If you've been hosting a while and never seen the banner, the usual culprit is review score or a stretch of competitive pricing you don't have. You can email partner support to ask where you stand, but you cannot buy your way in — the invite is algorithmic. The flip side: once invited, accepting is a single click, and the commission change takes effect on new bookings going forward, not retroactively.

When to accept, when to decline, when to opt out

The rule is simpler than the programme makes it look:

  1. Accept if your calendar is under ~75% booked 30 days out. You have empty nights, the break-even is ~3%, and the badge clears it comfortably. This is most listings most of the year.
  2. Decline or opt out above ~85% occupancy. There's nothing for the visibility to fill, so the 2pp is pure cost. If you're consistently this full, your problem is underpricing, not visibility — raise rates before you pay for a badge.
  3. Watch the seasonal flip. The August mistake in the opening is the canonical trap: a programme that paid all winter becomes dead weight in peak season. If your occupancy swings hard by season, toggle Preferred off for your sold-out months and back on for the shoulders. Leaving the programme is done from the Extranet's commission settings; re-joining depends on Booking.com re-extending the invite, so don't toggle so aggressively that you risk falling out of eligibility.
  4. Don't double up with Genius without doing the stacking math. If you're already running Genius and you're near full, adding Preferred is two costs chasing one (nonexistent) pool of empty nights. Pick the lever that matches your situation: Preferred for a high-ADR listing with gaps, Genius for a competitive mid-market listing that needs the discount to convert.

If you want this measured automatically — Preferred commission delta versus the booking lift it's actually producing, alongside your Genius and length-of-stay promos on the same screen — that's the kind of cross-platform promo accounting RentTools does. Free, self-host or hosted, no upsell.

One opinionated take

Preferred Partner is the cheapest visibility lever Booking.com sells, and most hosts get the decision exactly backwards. They accept the badge as a status symbol the day the invite lands — usually in a healthy season when the calendar is filling on its own — and then quietly pay 2 points on a full book for months. The badge earns its keep in your dead season, on your half-empty Tuesdays in February, exactly when it feels least like an achievement to accept. Tie the toggle to your forward occupancy, not to the dopamine of the invite email, and the programme goes from a slow leak to one of the better two percentage points you'll spend. Run the napkin math once — your break-even is under 3% — and then never decide on vibes again.

Frequently asked questions

  • How much does Booking.com Preferred Partner cost?

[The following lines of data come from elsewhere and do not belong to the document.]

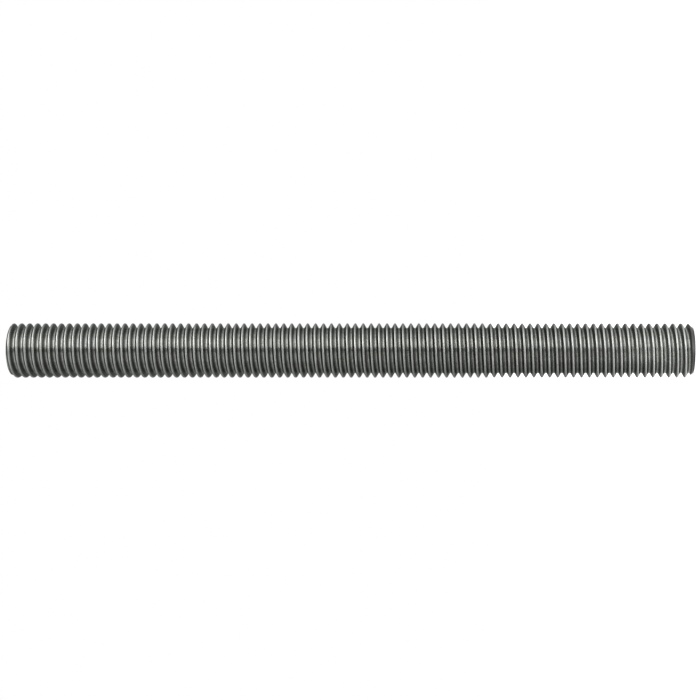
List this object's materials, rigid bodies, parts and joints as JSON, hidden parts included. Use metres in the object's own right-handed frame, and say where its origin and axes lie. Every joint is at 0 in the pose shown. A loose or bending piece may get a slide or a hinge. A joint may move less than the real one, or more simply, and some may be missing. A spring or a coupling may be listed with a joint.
{
  "type": "anchor rod",
  "caption": "Straight round steel rod with a right-hand metric thread over its whole length and a chamfer on both ends, for anchoring a bolted fixing in masonry or concrete.",
  "frame": {"origin": "centre of the lower end face, on the surface that the rod stands on", "axes": "+Z along the rod's axis, from the end that goes into the hole to the end that takes the nut; X and Y are square to it, with the bottom of the groove passing +X at each whole turn"},
  "size_m": [0.012, 0.012, 0.15],
  "materials": {
    "steel": "rolled thread, bright zinc plating, slightly dull"
  },
  "bodies": {
    "root": {"anchor_rod": "steel"}
  },
  "joints": []
}
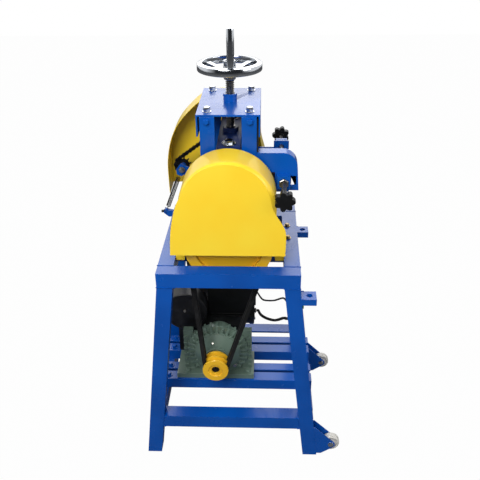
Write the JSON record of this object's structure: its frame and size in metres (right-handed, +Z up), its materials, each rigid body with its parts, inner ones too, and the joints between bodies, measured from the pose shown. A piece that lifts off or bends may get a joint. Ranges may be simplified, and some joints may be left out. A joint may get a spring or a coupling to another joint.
{
  "type": "cable stripping machine",
  "caption": "Powered cable stripping machine on a splayed tube stand: belt-driven feed wheels, chain-linked slitting discs on a handwheel lift, side guards, infeed guides and tip-up casters.",
  "frame": {"origin": "centre of the footprint's bounding box, on the floor", "axes": "+Z up, +X along the cable towards the infeed table and the casters, +Y from the belt side to the chain side"},
  "size_m": [0.5566, 0.476, 1.1646],
  "materials": {
    "blue_paint": "gloss",
    "yellow_paint": "satin",
    "pulley_paint": "satin",
    "grey_green_paint": "satin",
    "black_paint": "satin",
    "rubber": "matte",
    "tread": "matte",
    "chrome": "polished",
    "steel": "satin",
    "tool_steel": "satin",
    "dark_steel": "satin",
    "black_plastic": "matte",
    "red_plastic": "gloss",
    "green_plastic": "gloss"
  },
  "bodies": {
    "stand": {"stand_frame": "blue_paint", "reducer_bar_near": "blue_paint", "reducer_bar_far": "blue_paint", "motor_bar_near": "blue_paint", "motor_bar_far": "blue_paint", "post_near_left": "blue_paint", "post_near_right": "blue_paint", "post_far_left": "blue_paint", "post_far_right": "blue_paint", "cap_plate": "blue_paint", "infeed_flap": "rubber", "feed_bearing_near": "dark_steel", "feed_bearing_far": "dark_steel", "infeed_plate_near": "blue_paint", "infeed_table": "blue_paint", "near_guard": "yellow_paint", "far_guard": "yellow_paint", "gearbox_case": "grey_green_paint", "motor_body": "black_paint", "terminal_box": "black_plastic", "switch_lead_upper": "rubber", "switch_lead_lower": "rubber", "switch_box": "black_plastic", "belt_near": "rubber", "belt_far": "rubber", "roller_chain": "dark_steel", "tensioner_spring": "dark_steel", "arm_pin": "steel"},
    "carriage": {"carriage_beam": "blue_paint", "blade_bearing_near": "dark_steel", "blade_bearing_far": "dark_steel"},
    "handwheel": {"lifting_screw": "steel", "handwheel": "chrome"},
    "crank": {"crank_handle": "chrome"},
    "blade_arbor": {"blade_shaft": "steel", "slitting_disc_1": "tool_steel", "slitting_disc_2": "tool_steel", "slitting_disc_3": "tool_steel", "blade_sprocket": "dark_steel"},
    "feed_arbor": {"feed_shaft": "steel", "feed_wheel_1": "tool_steel", "feed_wheel_2": "tool_steel", "feed_wheel_3": "tool_steel", "feed_sprocket": "dark_steel", "feed_pulley": "pulley_paint"},
    "motor_drive": {"motor_pulley": "pulley_paint"},
    "guide_wheel": {"guide_sprocket": "dark_steel"},
    "tension_arm": {"tensioner_arm": "blue_paint"},
    "idler_wheel": {"idler_sprocket": "dark_steel"},
    "guide_near": {"guide_plate_near": "dark_steel"},
    "guide_far": {"guide_plate_far": "dark_steel"},
    "knob_near": {"star_knob_near": "black_plastic"},
    "knob_far": {"star_knob_far": "black_plastic"},
    "caster_near": {"caster_wheel_near": "tread"},
    "caster_far": {"caster_wheel_far": "tread"},
    "start_push": {"start_button": "green_plastic"},
    "stop_push": {"stop_button": "red_plastic"}
  },
  "joints": [
    {"name": "blade_lift", "type": "slide", "parent": "stand", "child": "carriage", "axis": [0, 0, 1], "range_m": [0, 0.02], "deforming": ["roller_chain", "tensioner_spring"]},
    {"name": "handwheel_turn", "type": "hinge", "parent": "carriage", "child": "handwheel", "pos_m": [-0.03225, 0.0105, 1.0736], "axis": [0, 0, 1], "range_deg": [0, 1440]},
    {"name": "crank_spin", "type": "hinge", "parent": "handwheel", "child": "crank", "pos_m": [-0.02615, -0.05923, 1.0736], "axis": [0, 0, 1], "continuous": true},
    {"name": "feed_spin", "type": "hinge", "parent": "stand", "child": "feed_arbor", "pos_m": [-0.03225, 0.0105, 0.671], "axis": [0, 1, 0], "continuous": true},
    {"name": "blade_spin", "type": "hinge", "parent": "carriage", "child": "blade_arbor", "pos_m": [-0.03225, 0.0105, 0.83], "axis": [0, 1, 0], "continuous": true},
    {"name": "motor_pulley_spin", "type": "hinge", "parent": "stand", "child": "motor_drive", "pos_m": [-0.07625, -0.162, 0.2665], "axis": [0, 1, 0], "continuous": true},
    {"name": "guide_spin", "type": "hinge", "parent": "stand", "child": "guide_wheel", "pos_m": [0.03775, 0.168, 0.655], "axis": [0, 1, 0], "continuous": true},
    {"name": "tension_swing", "type": "hinge", "parent": "stand", "child": "tension_arm", "pos_m": [-0.08325, 0.138, 0.72], "axis": [0, 1, 0], "range_deg": [0, 5.5]},
    {"name": "idler_spin", "type": "hinge", "parent": "tension_arm", "child": "idler_wheel", "pos_m": [-0.18125, 0.168, 0.74], "axis": [0, 1, 0], "continuous": true},
    {"name": "guide_near_slide", "type": "slide", "parent": "stand", "child": "guide_near", "axis": [0, 1, 0], "range_m": [-0.024, 0.003]},
    {"name": "guide_far_slide", "type": "slide", "parent": "stand", "child": "guide_far", "axis": [0, -1, 0], "range_m": [-0.01, 0.02]},
    {"name": "knob_near_turn", "type": "hinge", "parent": "guide_near", "child": "knob_near", "pos_m": [0.10205, -0.228, 0.8135], "axis": [0, 1, 0], "range_deg": [-4938, 618]},
    {"name": "knob_far_turn", "type": "hinge", "parent": "guide_far", "child": "knob_far", "pos_m": [0.10205, 0.219, 0.8135], "axis": [0, -1, 0], "range_deg": [-2058, 4115]},
    {"name": "caster_near_spin", "type": "hinge", "parent": "stand", "child": "caster_near", "pos_m": [0.25325, -0.2175, 0.04], "axis": [0, 1, 0], "continuous": true},
    {"name": "caster_far_spin", "type": "hinge", "parent": "stand", "child": "caster_far", "pos_m": [0.25325, 0.1405, 0.04], "axis": [0, 1, 0], "continuous": true},
    {"name": "start_press", "type": "slide", "parent": "stand", "child": "start_push", "axis": [-1, 0, 0], "range_m": [0, 0.003], "stiffness_N_per_m": 400, "springref_m": -0.003},
    {"name": "stop_press", "type": "slide", "parent": "stand", "child": "stop_push", "axis": [-1, 0, 0], "range_m": [0, 0.003], "stiffness_N_per_m": 400, "springref_m": -0.003}
  ],
  "couplings": [
    {"joint": "handwheel_turn", "follows": "blade_lift", "rad_per_m": 1256.6},
    {"joint": "tension_swing", "follows": "blade_lift", "rad_per_m": 4.7},
    {"joint": "blade_spin", "follows": "feed_spin", "ratio": -1},
    {"joint": "motor_pulley_spin", "follows": "feed_spin", "ratio": 3.627},
    {"joint": "guide_spin", "follows": "feed_spin", "ratio": -1.7273},
    {"joint": "idler_spin", "follows": "feed_spin", "ratio": -1.7273},
    {"joint": "knob_near_turn", "follows": "guide_near_slide", "rad_per_m": 3590.4},
    {"joint": "knob_far_turn", "follows": "guide_far_slide", "rad_per_m": 3590.4}
  ]
}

    Typically 2 percentage points on top of your standard commission — so a 15% listing becomes 17%. Preferred Plus is higher, often 3 points or more. The exact figure varies by market and contract; some regions quote a flat target commission to qualify rather than a clean +2pp. Check the Preferred Partner page in your own Extranet before accepting, because the headline number you've read may not match your market.

  • What's the difference between Preferred and Preferred Plus?

    Preferred gives a ranking boost and a thumbs-up badge for about +2pp commission. Preferred Plus is the higher tier — stronger placement, often top-of-results, for +3pp or more, with a stricter eligibility bar that leans heavily on price competitiveness and high availability. Plus is aimed at properties Booking.com is confident will convert the extra clicks into paid stays.

  • Can I sign up for Preferred Partner myself?

    No. It's invite-only and algorithmic. Booking.com selects properties based on review score, cancellation rate, pricing, availability, and booking history, then sends an invite you accept or decline. You can ask partner support where you stand, but you can't buy your way in.

  • Does Preferred Partner stack with Genius?

    Yes, and the costs compound. On a single booking by a Genius member at a Preferred property, you pay the higher commission rate on top of the Genius discount you've already given. If you're near full, running both is two costs chasing zero empty nights. Decide which lever fits your occupancy and ADR rather than switching both on by reflex.

  • Is the "+35% more bookings" claim real?

    It's a genuine platform average, but it's measured across a cohort that skews toward properties with availability to fill. Your own lift is bounded by your empty nights. At 90% occupancy there's almost nothing for the extra visibility to convert, so expect a fraction of the headline figure — sometimes zero.

  • How do I leave the Preferred Partner Programme?

    Through the commission settings in your Extranet, or via partner support. The change applies going forward, not to bookings already on the books. Re-joining later depends on Booking.com re-extending the invite based on your performance, so don't treat opting out as a casual toggle if you want back in.

  • Does Preferred Partner change my payout timing?

    No. It only changes the commission rate Booking.com deducts. Your payout schedule is governed by your payout settings, not the programme — see Booking.com payout timing for how that actually works.

  • Preferred or Genius — which should I turn on first?

    For a high-ADR listing with empty nights, Preferred: 2pp of commission costs less in absolute terms than a 10% rate cut, and the break-even lift is lower (~3% vs ~12%). For a competitive mid-market listing that needs the discount to win the click, Genius. For a near-full calendar, neither — you're paying for visibility you can't use.